Codifying the economic substance doctrine is, in TEI's view, unnecessary and counterproductive. It would further complicate the system, confuse taxpayers and revenue agents, raise significant issues of statutory construction, impede the courts' ability to rely on existing precedent, interfere with legitimate commercial transactions, and potentially frustrate IRS efforts to combat abusive transactions.
In the past, the Treasury has opposed codification of the flexible, judicially created economic substance doctrine. We invite a discussion of whether the Treasury continues to oppose the latest legislative proposal. We also invite a discussion of whether the Treasury believes that the current tools designed to curb tax shelters are working or should be given additional time to work before additional legislative changes are enacted. Finally, we invite a discussion of whether other regulatory initiatives are under consideration to enhance disclosures, curb tax shelter activities, or promote settlement of outstanding disputes. For example, is the IRS or Treasury considering additional tax return disclosures or other general reconciliation schedules in addition to the Schedule M-3 for corporations (1120-C, -S, -PC, or -L) or partnerships (1065)?

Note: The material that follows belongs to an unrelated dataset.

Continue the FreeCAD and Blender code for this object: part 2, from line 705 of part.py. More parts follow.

C. Extension of the Research and Experimentation Credit
Several temporary provisions of the Internal Revenue Code have been extended (or re-enacted retroactively following expiration) with regularity. Most notable among those provisions is the research and experimentation credit, which again expired as of December 31, 2005. The credit provides an important incentive for the conduct of research activities in the United States. TEI has long contended that this provision cannot serve its legislative purpose if taxpayers are unable to know whether it will remain in effect from year to year because taxpayers need stability in their budget process for the incentive to be fully realized. Moreover, gaps in the periods covered by the credit not only impair the provision's incentive effect but also spawn administrative burdens on taxpayers. During the meeting we invite a discussion of the Treasury's view on (1) the prospects for temporarily extending the credit with retroactive effect and (2) making the credit a permanent part of the current Code.
III. Tax Reform
On November 1, 2005, the President's Advisory Panel on Tax Reform presented its recommendations to Treasury Secretary John Snow, who called the panel's report a "starting point." As we understand it, those options are now being analyzed by Treasury with a view toward making recommendations to the White House, which, in turn, will make its recommendations to Congress.

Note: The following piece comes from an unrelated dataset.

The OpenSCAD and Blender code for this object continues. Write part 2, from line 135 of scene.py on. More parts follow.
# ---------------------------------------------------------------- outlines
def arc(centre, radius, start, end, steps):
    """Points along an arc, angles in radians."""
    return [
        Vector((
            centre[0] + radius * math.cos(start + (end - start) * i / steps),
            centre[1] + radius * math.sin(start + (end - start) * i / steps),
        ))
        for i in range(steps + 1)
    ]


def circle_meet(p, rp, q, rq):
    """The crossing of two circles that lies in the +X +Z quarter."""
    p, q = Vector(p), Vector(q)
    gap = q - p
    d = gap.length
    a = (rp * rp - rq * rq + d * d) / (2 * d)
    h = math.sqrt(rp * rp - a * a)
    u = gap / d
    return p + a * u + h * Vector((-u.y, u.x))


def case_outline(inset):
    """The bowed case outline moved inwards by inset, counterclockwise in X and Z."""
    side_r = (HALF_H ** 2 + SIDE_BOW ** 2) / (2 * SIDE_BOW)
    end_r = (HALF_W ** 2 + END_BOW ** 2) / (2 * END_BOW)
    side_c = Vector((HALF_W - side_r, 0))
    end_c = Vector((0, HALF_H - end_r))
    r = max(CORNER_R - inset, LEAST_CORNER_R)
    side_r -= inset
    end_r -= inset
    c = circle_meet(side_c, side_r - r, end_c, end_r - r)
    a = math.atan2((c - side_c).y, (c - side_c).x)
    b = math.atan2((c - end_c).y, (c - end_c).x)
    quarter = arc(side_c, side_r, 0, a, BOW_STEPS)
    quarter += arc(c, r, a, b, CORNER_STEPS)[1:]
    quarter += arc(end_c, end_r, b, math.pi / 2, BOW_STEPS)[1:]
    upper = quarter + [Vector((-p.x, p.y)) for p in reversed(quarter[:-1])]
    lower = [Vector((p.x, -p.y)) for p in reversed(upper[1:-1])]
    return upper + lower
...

Based on news reports, there is currently no timeline for action. With Congress focused on 2006 (and likely 2007) budget and tax reconciliation bills, incremental fixes and patches to the Internal Revenue Code, as well as ongoing debate over the permanency or extension of various tax provisions, the current year seems the time to "set the stage" with further deliberation and study of tax reform and with congressional action deferred until 2007.

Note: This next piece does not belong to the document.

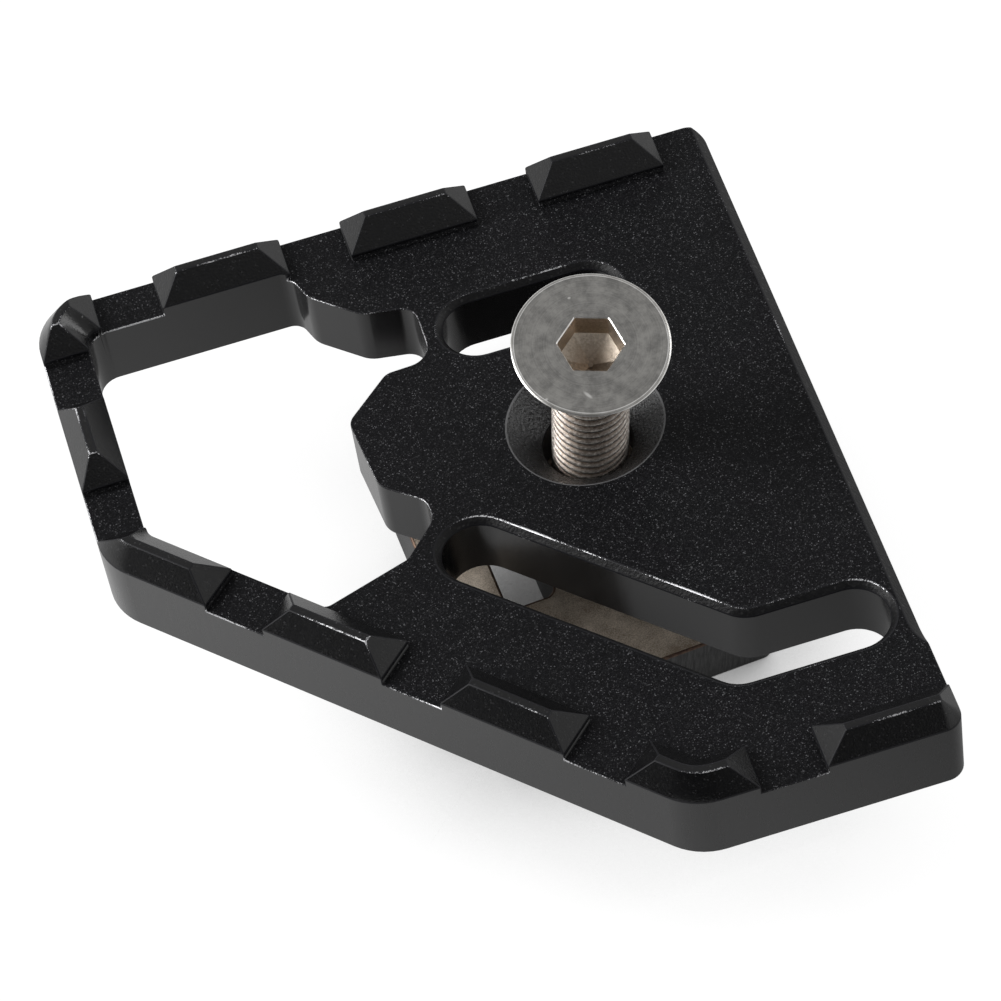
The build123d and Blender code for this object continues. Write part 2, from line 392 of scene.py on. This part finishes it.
def bare_steel(name, light, dark, size, stretch, depth, stained, metal):
    """Bare steel in two tones, scored along one way of the block and stained in patches."""
    finish, tree, shader = new_finish(name)
    where = put(tree, "ShaderNodeTexCoord").outputs["Object"]
    turn = {"Vector": where, "Rotation": jaw_up.to_track_quat("Z", "Y").to_euler(), "Scale": stretch}
    turned = put(tree, "ShaderNodeMapping", turn, vector_type="TEXTURE")
    scores = noise(tree, turned.outputs[0], size, 4.0, 0.6)
    stain = noise(tree, where, stain_size, 4.0, 0.6)
    tone = mixed(tree, stained, scores, stain)
    tree.links.new(ramp(tree, tone, [(0.40, dark), (0.60, light)]), shader.inputs["Base Color"])
    tree.links.new(ramp(tree, scores, [(0.3, 0.4), (0.7, 0.6)]), shader.inputs["Roughness"])
    tree.links.new(bumped(tree, scores, depth), shader.inputs["Normal"])
    shader.inputs["Metallic"].default_value = metal
    return finish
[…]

TEI believes that there are four overarching principles that should guide the tax reform process. The first is simplicity and administrability of the system. The current Internal Revenue Code is much maligned for its complexity and lack of administrability. To be sure, the tax system that ultimately emerges from tax reform may not be simple, but it can be simpler than the current system. The second principle is competitiveness. In a global economy, the U.S. tax system should promote rather than hinder the competitiveness of U.S. businesses. Many industrialized and emerging nations have recently lowered their corporate tax rates without significantly expanding their tax bases. The Treasury should consider the overall competitiveness of the U.S. tax system as well as the extent to which the system discourages or promotes incremental U.S. business investment. Third, there needs to be a balance in the tax burden among sectors of the economy and, especially, between the individual and business components. Any proposal that robs Peter to pay Paul will always have the support of Paul, but that proposal may not be the right mix of reform options that will promote the growth of the economy and competitiveness of U.S. businesses. Finally, because of the linkage between the federal and state tax bases, the ripple effect of tax reform on the states must be kept in the forefront of considerations.